Les intentions de Benoît XVI exprimées dans le décret qui lève l’excommunication des évêques lefebvristes - décision canonique, et non théologique sur le contenu de la foi - s’efforcent de consolider les « relations de confiance et de stabiliser les rapports de la Fraternité (NDLR : Saint-Pie-X) avec le Saint-Siège » et de « supprimer le scandale de la division ». Cette décision ne fait donc pas disparaître le schisme. Car, dit encore le décret romain levant les excommunications, elle devra être « suivie de la réalisation (...) de la pleine communion avec l’Église », ce qui suppose « une vraie reconnaissance du Magistère et de l’autorité du pape ». Et donc l’acceptation sans réserve du concile Vatican II.
Dans sa démarche pour obtenir la levée de l’excommunication, Mgr Bernard Fellay, supérieur général de la Fraternité Saint-Pie-X, disait : « Nous sommes toujours fermement déterminés dans notre volonté de rester catholiques. (...) Nous acceptons son enseignement. (...) Nous croyons fermement à la primauté du pape et à ses prérogatives. » Ajoutant une inquiétude : « Nous acceptons et nous faisons nôtres tous les conciles jusqu’à Vatican II au sujet duquel nous émettons des réserves. » Quelles réserves ? S’agit-il seulement de la liturgie, comme on n’a cessé de le dire ? Non, car cette réserve a été levée par le motu proprio Summorum pontificum de Benoît XVI accordant la possibilité de célébrer la liturgie de saint Pie V, antérieur au Concile.
Cette focalisation sur la liturgie nous égare sur la véritable divergence.

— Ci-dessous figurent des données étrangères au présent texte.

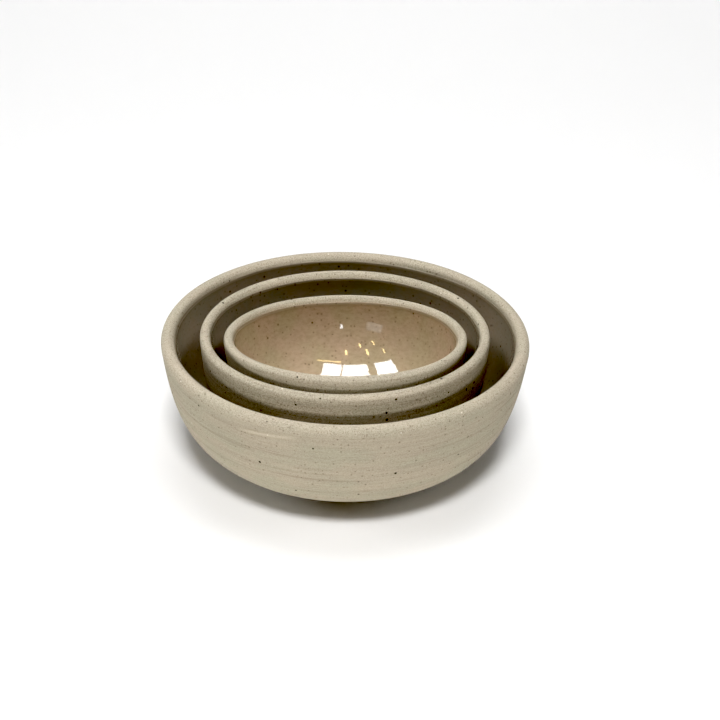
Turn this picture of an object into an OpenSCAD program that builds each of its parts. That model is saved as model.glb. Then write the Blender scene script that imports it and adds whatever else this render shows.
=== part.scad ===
// A nest of hand-thrown stoneware bowls: a wide low bowl with two smaller, steeper bowls stacked
// inside it. Each bowl is one turned clay shell with a round lip and a trimmed foot ring, and a
// glaze lining fused to its inside. The two upper bowls only rest in the one below, so they lean.

/* [Outer bowl] */
// Width over the lip
outer_width = 140; // [130:1:150]
// Height from the foot to the top of the lip
outer_height = 54; // [50:1:58]
// Thickness of the lip
outer_lip = 5.1; // [4:0.1:6]
// Width of the foot ring
outer_foot = 44; // [38:1:50]
// Thickness of the clay in the middle of the floor
outer_floor = 5.5; // [4:0.1:7]

/* [Middle bowl] */
// Width over the lip
middle_width = 109.6; // [104:0.1:112]
// Height from the foot to the top of the lip
middle_height = 49; // [45:0.5:52]
// Thickness of the lip
middle_lip = 3.8; // [3:0.1:5]
// Width of the foot ring
middle_foot = 42; // [36:1:46]
// Thickness of the clay in the middle of the floor
middle_floor = 5; // [4:0.1:6.5]

/* [Inner bowl] */
// Width over the lip
inner_width = 91.5; // [86:0.1:93]
// Height from the foot to the top of the lip
inner_height = 41; // [38:0.5:44]
// Thickness of the lip
inner_lip = 3.6; // [3:0.1:4.5]
// Width of the foot ring
inner_foot = 34; // [30:1:38]
// Thickness of the clay in the middle of the floor
inner_floor = 4.4; // [3.5:0.1:6]

/* [Foot and glaze] */
// Width of the flat ring that each bowl stands on
foot_land = 5; // [3:0.5:6]
// How far the clay inside the foot ring is cut back
foot_recess = 0.8; // [0.4:0.1:1.2]
// Thickness of the glaze lining
glaze_thickness = 0.3; // [0.2:0.05:0.4]

/* [Stacking] */
// Where the middle bowl's foot centre rests in the outer bowl
middle_place = [0.2, -5.7, 7.95]; // [-20:0.05:20]
// How far the middle bowl leans back and to the side, in degrees
middle_lean = [2.75, 0.55]; // [0:0.05:5]
// Where the inner bowl's foot centre rests in the middle bowl
inner_place = [0.7, -12.6, 15.95]; // [-20:0.05:20]
// How far the inner bowl leans back and to the side, in degrees
inner_lean = [8.7, 0.9]; // [0:0.05:10]

/* [Hidden] */

clay_colour = [0.71, 0.66, 0.58];
glaze_colour = [0.64, 0.55, 0.45];
curve_steps = 24;
lip_steps = 12;
foot_bevel = 1;

// A bowl is a list, and these names pick out its entries: the sizes above, then the angle at which
// the wall opens at the lip, the angle at which it leaves the foot, and how far the lower and upper
// ends of its outside and inside curves pull, as shares of the bowl's width and height
WIDTH = 0;
HEIGHT = 1;
LIP = 2;
FOOT = 3;
FLOOR = 4;
FLARE = 5;
LIFT = 6;
BELLY_OUT = 7;
WALL_OUT = 8;
BELLY_IN = 9;
WALL_IN = 10;

outer = [outer_width, outer_height, outer_lip, outer_foot, outer_floor,
         6.9, 17, 0.252, 0.745, 0.33, 0.48];
middle = [middle_width, middle_height, middle_lip, middle_foot, middle_floor,
          3, 17, 0.275, 0.5, 0.33, 0.43];
inner = [inner_width, inner_height, inner_lip, inner_foot, inner_floor,
         5, 23, 0.24, 0.5, 0.33, 0.4];

function polar(radius, angle) = radius * [cos(angle), sin(angle)];

// A point on the smooth curve from c[0] to c[3], pulled towards c[1] and c[2], at t from 0 to 1
function curve_at(c, t) =
    pow(1 - t, 3) * c[0] + 3 * pow(1 - t, 2) * t * c[1] + 3 * (1 - t) * t * t * c[2] + pow(t, 3) * c[3];

// The curve's unit normal on its left side
function curve_normal(c, t) =
    let (slope = pow(1 - t, 2) * (c[1] - c[0]) + 2 * (1 - t) * t * (c[2] - c[1]) + t * t * (c[3] - c[2]))
    [-slope.y, slope.x] / norm(slope);

// The curve as points, set off to its left by a distance
function curve_points(c, set_off = 0) =
    [for (i = [0 : curve_steps])
        let (t = i / curve_steps)
        curve_at(c, t) + set_off * curve_normal(c, t)];

function reversed(points) = [for (i = [len(points) - 1 : -1 : 0]) points[i]];

function lip_centre(bowl) = [bowl[WIDTH] / 2 - bowl[LIP] / 2, bowl[HEIGHT] - bowl[LIP] / 2];

// The lip's points between the outside and the inside, both ends left out
function lip_points(bowl) =
    [for (i = [1 : lip_steps - 1])
        lip_centre(bowl) + polar(bowl[LIP] / 2, 180 * i / lip_steps - bowl[FLARE])];

// The underside: a shallow recess inside a flat ring with bevelled edges
function foot_points(bowl) =
    let (edge = bowl[FOOT] / 2)
    [[0, foot_recess],
     [edge - foot_land - 2 * foot_bevel, foot_recess],
     [edge - foot_land - foot_bevel, 0],
     [edge - foot_bevel, 0]];

// The outside of the wall, from the foot ring's top edge up to the lip
function outside_curve(bowl) =
    let (start = [bowl[FOOT] / 2, foot_recess],
         end = lip_centre(bowl) + polar(bowl[LIP] / 2, -bowl[FLARE]))
    [start,
     start + polar(bowl[BELLY_OUT] * bowl[WIDTH], bowl[LIFT]),
     end - polar(bowl[WALL_OUT] * bowl[HEIGHT], 90 - bowl[FLARE]),
     end];

// The inside of the clay, from the middle of the floor up to the lip
function inside_curve(bowl) =
    let (start = [0, bowl[FLOOR]],
         end = lip_centre(bowl) + polar(bowl[LIP] / 2, 180 - bowl[FLARE]))
    [start,
     start + [bowl[BELLY_IN] * bowl[WIDTH], 0],
     end - polar(bowl[WALL_IN] * bowl[HEIGHT], 90 - bowl[FLARE]),
     end];

module clay_shell(bowl) {
    color(clay_colour)
        rotate_extrude($fn = 160)
            polygon(concat(foot_points(bowl),
                           curve_points(outside_curve(bowl)),
                           lip_points(bowl),
                           reversed(curve_points(inside_curve(bowl)))));
}

module glaze_lining(bowl) {
    color(glaze_colour)
        rotate_extrude($fn = 160)
            polygon(concat(curve_points(inside_curve(bowl)),
                           reversed(curve_points(inside_curve(bowl), glaze_thickness))));
}

// Stands a bowl on its foot centre and leans it, so that its front edge rises
module stacked(place, lean) {
    translate(place)
        rotate([-lean.x, 0, 0])
            rotate([0, -lean.y, 0])
                children();
}

module outer_bowl() {
    clay_shell(outer);
}

module outer_glaze() {
    glaze_lining(outer);
}

module middle_bowl() {
    stacked(middle_place, middle_lean) clay_shell(middle);
}

module middle_glaze() {
    stacked(middle_place, middle_lean) glaze_lining(middle);
}

module inner_bowl() {
    stacked(inner_place, inner_lean) clay_shell(inner);
}

module inner_glaze() {
    stacked(inner_place, inner_lean) glaze_lining(inner);
}

outer_bowl();
outer_glaze();
middle_bowl();
middle_glaze();
inner_bowl();
inner_glaze();
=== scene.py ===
import math

import bmesh
import bpy
import numpy as np
from mathutils import Matrix, Vector


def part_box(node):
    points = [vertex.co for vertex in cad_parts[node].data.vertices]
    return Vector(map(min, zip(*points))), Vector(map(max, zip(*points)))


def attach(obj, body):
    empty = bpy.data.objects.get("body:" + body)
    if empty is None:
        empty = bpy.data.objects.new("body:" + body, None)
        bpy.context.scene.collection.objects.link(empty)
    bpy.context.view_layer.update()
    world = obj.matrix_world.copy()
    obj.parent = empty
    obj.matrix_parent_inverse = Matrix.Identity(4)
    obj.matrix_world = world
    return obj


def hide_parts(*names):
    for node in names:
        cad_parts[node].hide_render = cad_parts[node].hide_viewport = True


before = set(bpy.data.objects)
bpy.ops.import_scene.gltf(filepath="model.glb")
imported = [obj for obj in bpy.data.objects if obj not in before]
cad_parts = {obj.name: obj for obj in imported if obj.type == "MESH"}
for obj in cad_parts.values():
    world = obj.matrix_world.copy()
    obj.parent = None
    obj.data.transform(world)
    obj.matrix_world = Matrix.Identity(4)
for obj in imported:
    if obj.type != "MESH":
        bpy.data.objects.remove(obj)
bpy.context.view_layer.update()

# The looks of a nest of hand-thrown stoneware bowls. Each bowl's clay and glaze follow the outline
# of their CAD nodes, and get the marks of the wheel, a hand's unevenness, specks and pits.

MM = 0.001
# An outline that turns by more than this at a point has a corner there
CORNER = math.radians(20)

# The bowls from the widest to the smallest: the segments round them, and a seed for their marks
BOWLS = {
    "outer": {"segments": 320, "seed": 3},
    "middle": {"segments": 288, "seed": 11},
    "inner": {"segments": 256, "seed": 7},
}
# Each bowl's clay: the share of places for an open pit that have one, and how strong its sandy
# grain and its streaks are, about 1
CLAYS = {
    "outer": {"pitted": 0.12, "sandy": 0.5, "streaky": 0.55},
    "middle": {"pitted": 0.6, "sandy": 1.0, "streaky": 1.2},
    "inner": {"pitted": 0.2, "sandy": 0.9, "streaky": 0.6},
}

# Heights of the wheel's marks and of the hand's unevenness, all cut into the CAD surface
THROWING_DEPTH = 0.07 * MM
WOBBLE_DEPTH = 0.35 * MM
LIP_WAVE_DEPTH = 0.30 * MM
# The shortest and longest ripples that throwing left on the clay, and the distance below the lip
# over which they fade in
RIPPLE_SHORTEST = 1.1 * MM
RIPPLE_LONGEST = 9 * MM
RIPPLE_FADE = 6 * MM

# How far along the outline the trimming tool's lines stay clear of the foot's centre
FOOT_WIDTH = 24 * MM

# Spacing of the mesh's rows along the outline, where it shows and where it doesn't
FINE_ROW = 0.42 * MM
HIDDEN_ROW = 2.5 * MM

# How far the glaze's underside is sunk into the clay
UNDER_GLAZE = 0.3 * MM
# How far the glaze's edge runs in and out below the lip
GLAZE_EDGE_WAVE = 0.4 * MM
# The width of the glaze's rounded edge, and the rows of mesh across it
GLAZE_BEAD = 1.6 * MM
GLAZE_BEAD_ROWS = 8
# Depth of the soft rings in the glaze, the shortest and longest of them, and the distance below
# the glaze's edge over which they fade in
GLAZE_RING_DEPTH = 0.05 * MM
GLAZE_RING_SHORTEST = 3 * MM
GLAZE_RING_LONGEST = 14 * MM
GLAZE_RING_FADE = 5 * MM
# Spacing of the glaze's rows along the outline
FINE_GLAZE_ROW = 0.6 * MM

# A shallow groove below the outside of each lip, where a finger rounded it
LIP_GROOVE_AT = 6.5 * MM
LIP_GROOVE_WIDTH = 1.0 * MM
LIP_GROOVE_DEPTH = 0.10 * MM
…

En vérité, dès le début du schisme, Paul VI en a relevé le fondement : « Vous vous dites soumis à l’Église, fidèles à la Tradition par le seul fait que vous obéissez à certaines normes du passé. (...) La Tradition n’est pas figée (...) qui bloquerait à un moment déterminé dans l’histoire la vie de cet organisme actif qu’est l’Église. (...) Il revient au pape et au Concile de porter un jugement pour discerner dans les traditions auxquelles il n’est pas possible de renoncer (...) le dépôt de la foi pour faciliter (...) la mission de l’Église à travers les temps (...) pour mieux traduire le message divin dans le langage d’aujourd’hui . » (Lettre publiée dans La Documentation catholique n° 1710, décembre 1976).
Il n’est pas difficile de discerner, à partir de là, ce qui fut refusé par Mgr Lefebvre, notamment le n. 4 de la déclaration Nostra ætate par laquelle Vatican il appelait les catholiques à un renouvellement de leur regard sur le peuple juif.

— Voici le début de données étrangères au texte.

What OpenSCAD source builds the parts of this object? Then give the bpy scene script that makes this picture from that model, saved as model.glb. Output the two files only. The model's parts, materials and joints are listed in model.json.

Dans cette perspective, le négationnisme de Mgr Williamson est grave. Au-delà d’une pseudo-interprétation historique, il adhère à une idéologie qui, par la négation de la Shoah, blanchit le nazisme dans sa volonté d’éradiquer l’éthique dont le peuple juif est la racine. Mgr Williamson ne s’est pas repenti. Si l’on ajoute à ces événements la perception par les juifs, comme un nouvel appel à la conversion, de cette phrase de la prière du Vendredi saint concédée aux traditionalistes (« pour que notre Dieu et Seigneur illumine leur cœur et qu’ils reconnaissent Jésus comme sauveur du Monde »), en raison des conversions forcées qu’ils ont subies dans l’histoire, on comprend que la communauté juive s’interroge sur la possibilité d’un vrai dialogue.
La Fraternité Saint-Pie-X a-t-elle renoncé aux déviances évoquées ? On peut en douter quand, le dimanche 25 janvier, le curé de Saint-Nicolas-du-Chardonnet a déclaré : « La Tradition catholique n’est plus excommuniée », l’heure est venue « de montrer au pape, aux évêques, aux prêtres (...) que la crise a pour origine le Concile lui-même ».
À la « délicatesse » du pape, nous le constatons, il est répondu par un double langage.